> _TASK GOAL_
Copy out exactly the lines from the start of the data to the line containing "return np.stack(parts, -1)". Include both.

> _INFORMATION SHOWN_
--- begin ---

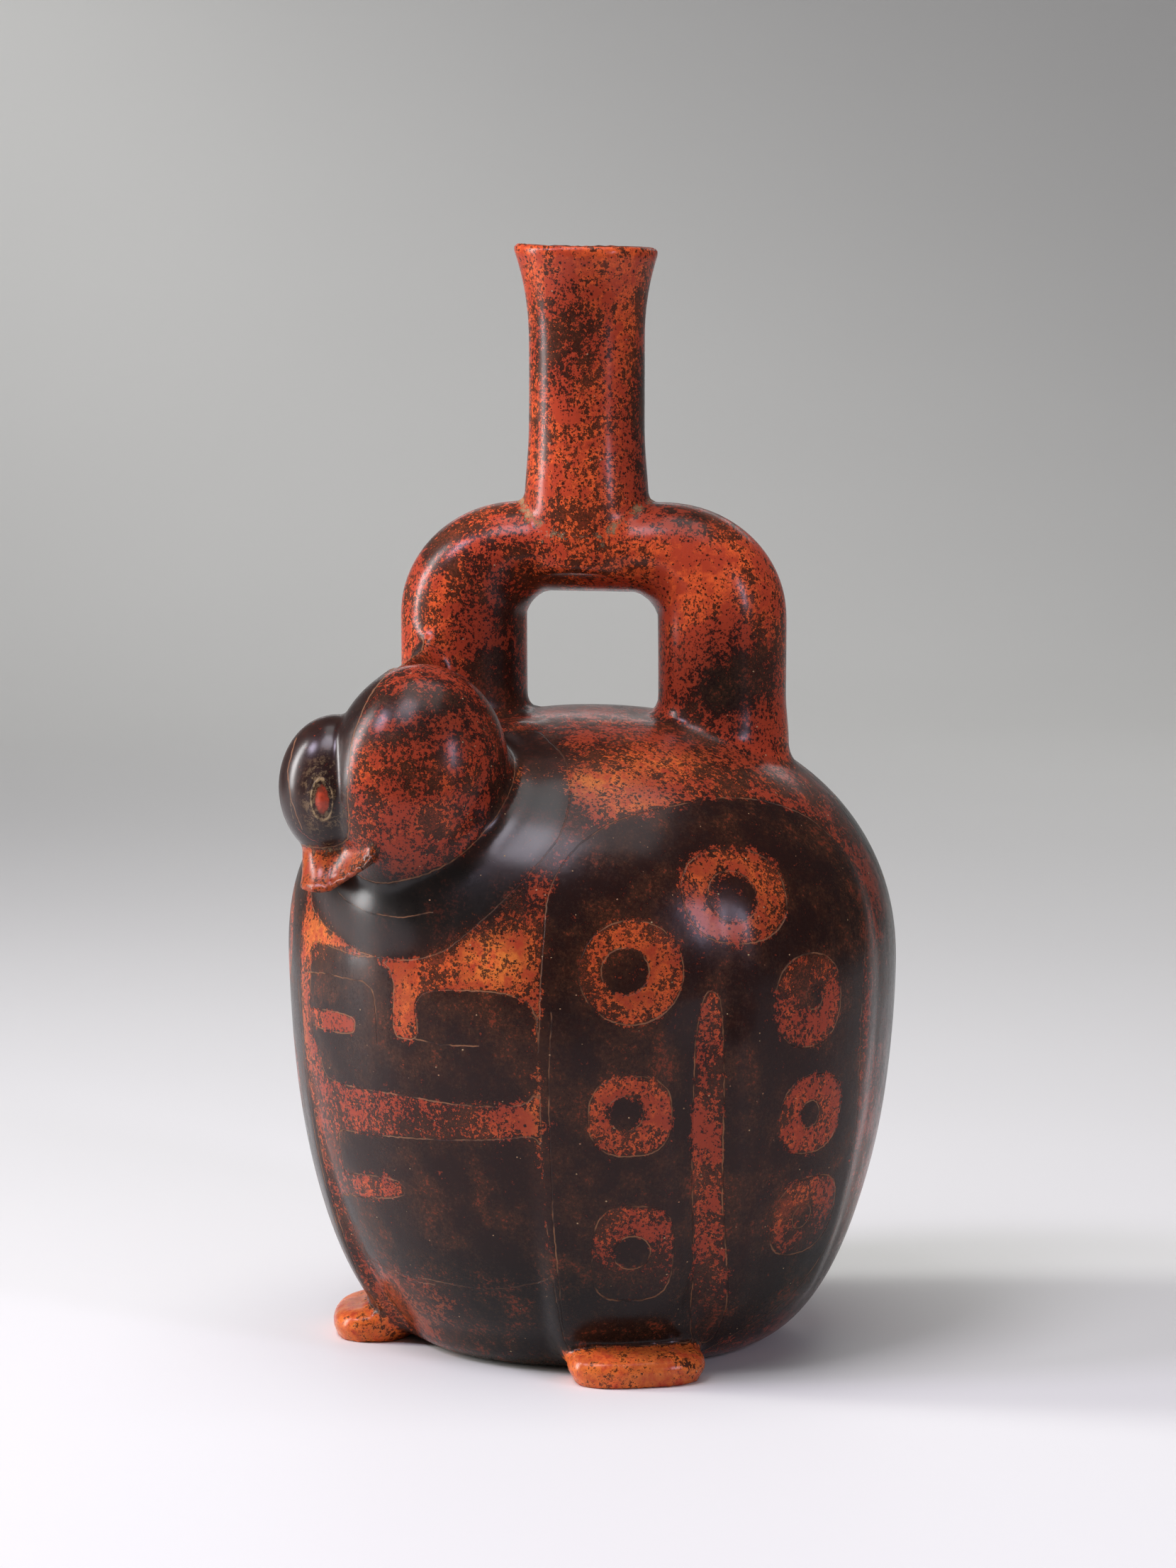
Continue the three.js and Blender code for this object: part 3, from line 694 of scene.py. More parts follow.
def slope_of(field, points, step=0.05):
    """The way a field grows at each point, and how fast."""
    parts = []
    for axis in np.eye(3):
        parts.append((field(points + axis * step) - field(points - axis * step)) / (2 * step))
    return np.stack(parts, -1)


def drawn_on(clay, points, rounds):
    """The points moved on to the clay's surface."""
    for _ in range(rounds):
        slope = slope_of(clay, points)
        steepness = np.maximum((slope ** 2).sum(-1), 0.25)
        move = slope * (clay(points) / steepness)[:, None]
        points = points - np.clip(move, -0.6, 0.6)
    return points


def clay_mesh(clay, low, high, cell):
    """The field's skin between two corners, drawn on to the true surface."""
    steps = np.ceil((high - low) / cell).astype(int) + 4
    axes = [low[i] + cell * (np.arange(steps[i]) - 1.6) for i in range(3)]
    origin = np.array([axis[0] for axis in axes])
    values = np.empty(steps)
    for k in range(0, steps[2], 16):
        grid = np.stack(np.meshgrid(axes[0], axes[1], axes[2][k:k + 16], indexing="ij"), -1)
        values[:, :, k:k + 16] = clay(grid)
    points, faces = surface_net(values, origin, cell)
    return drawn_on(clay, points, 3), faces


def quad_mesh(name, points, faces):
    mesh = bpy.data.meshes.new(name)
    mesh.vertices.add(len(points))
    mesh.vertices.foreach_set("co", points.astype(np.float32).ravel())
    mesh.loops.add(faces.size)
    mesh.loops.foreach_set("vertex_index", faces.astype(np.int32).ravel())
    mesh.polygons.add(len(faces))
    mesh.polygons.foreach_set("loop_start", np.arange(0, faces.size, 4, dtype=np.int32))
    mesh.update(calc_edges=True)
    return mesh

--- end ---

> _EXPECTED OUTPUT_
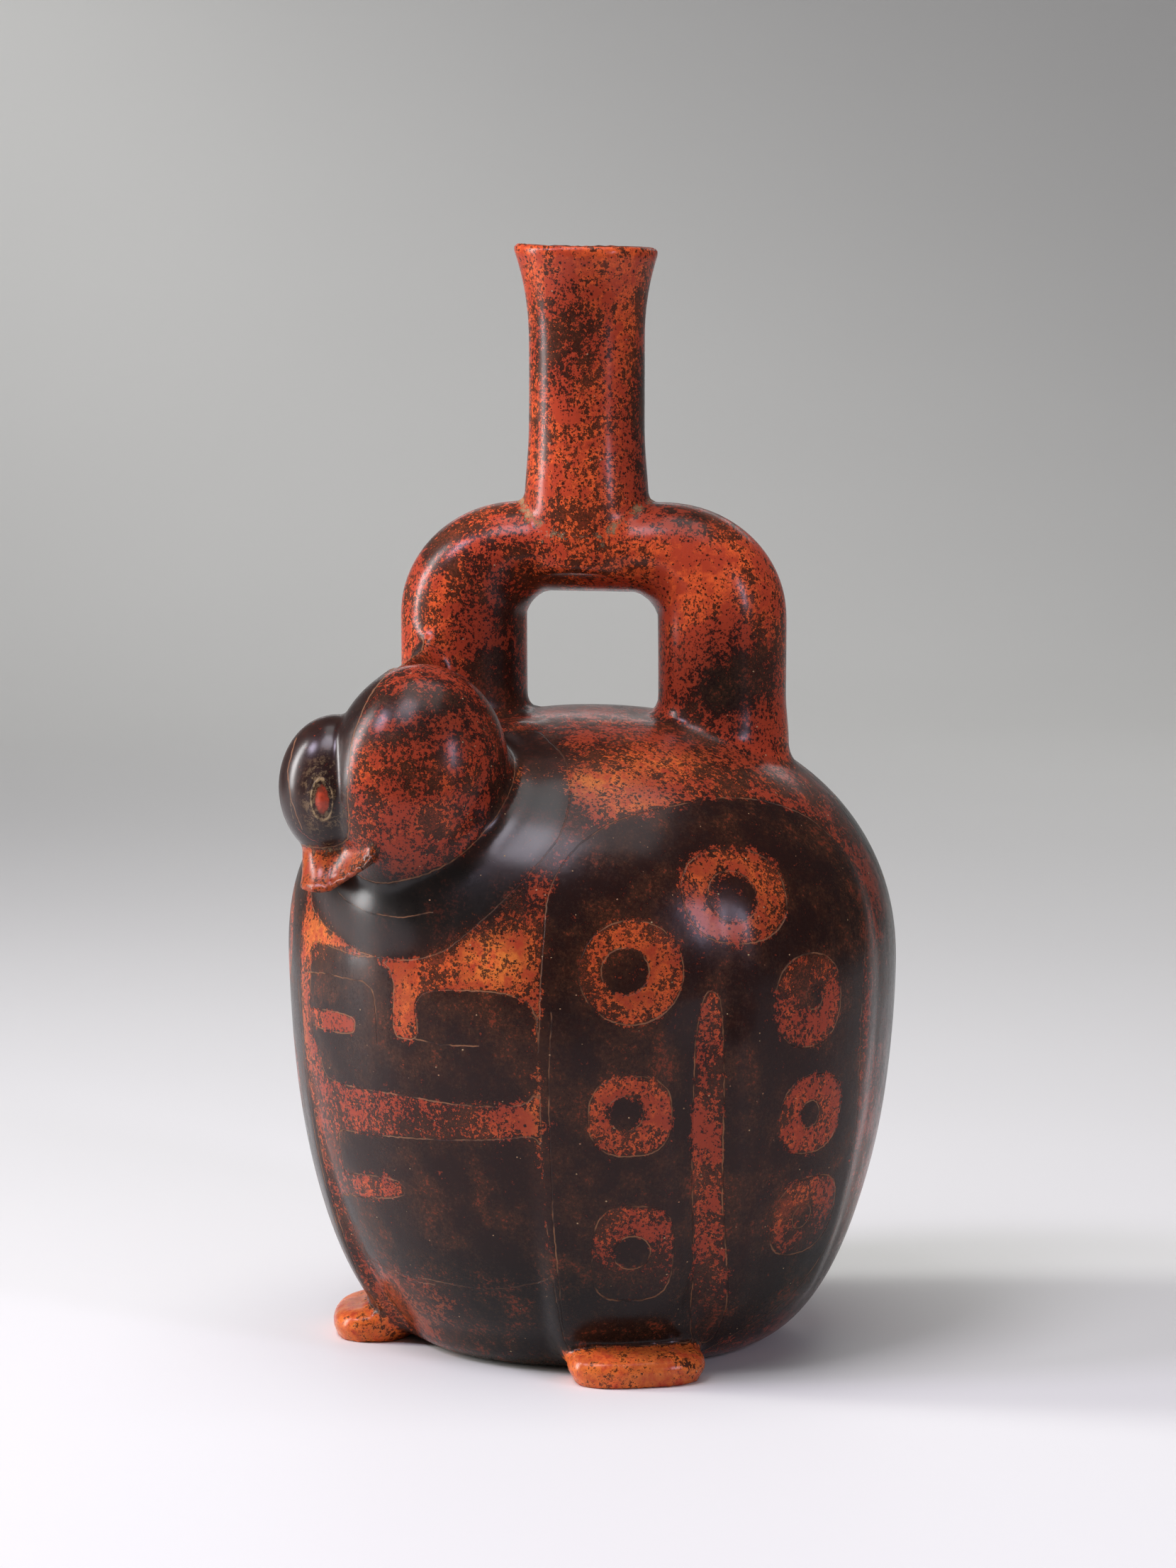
Continue the three.js and Blender code for this object: part 3, from line 694 of scene.py. More parts follow.
def slope_of(field, points, step=0.05):
    """The way a field grows at each point, and how fast."""
    parts = []
    for axis in np.eye(3):
        parts.append((field(points + axis * step) - field(points - axis * step)) / (2 * step))
    return np.stack(parts, -1)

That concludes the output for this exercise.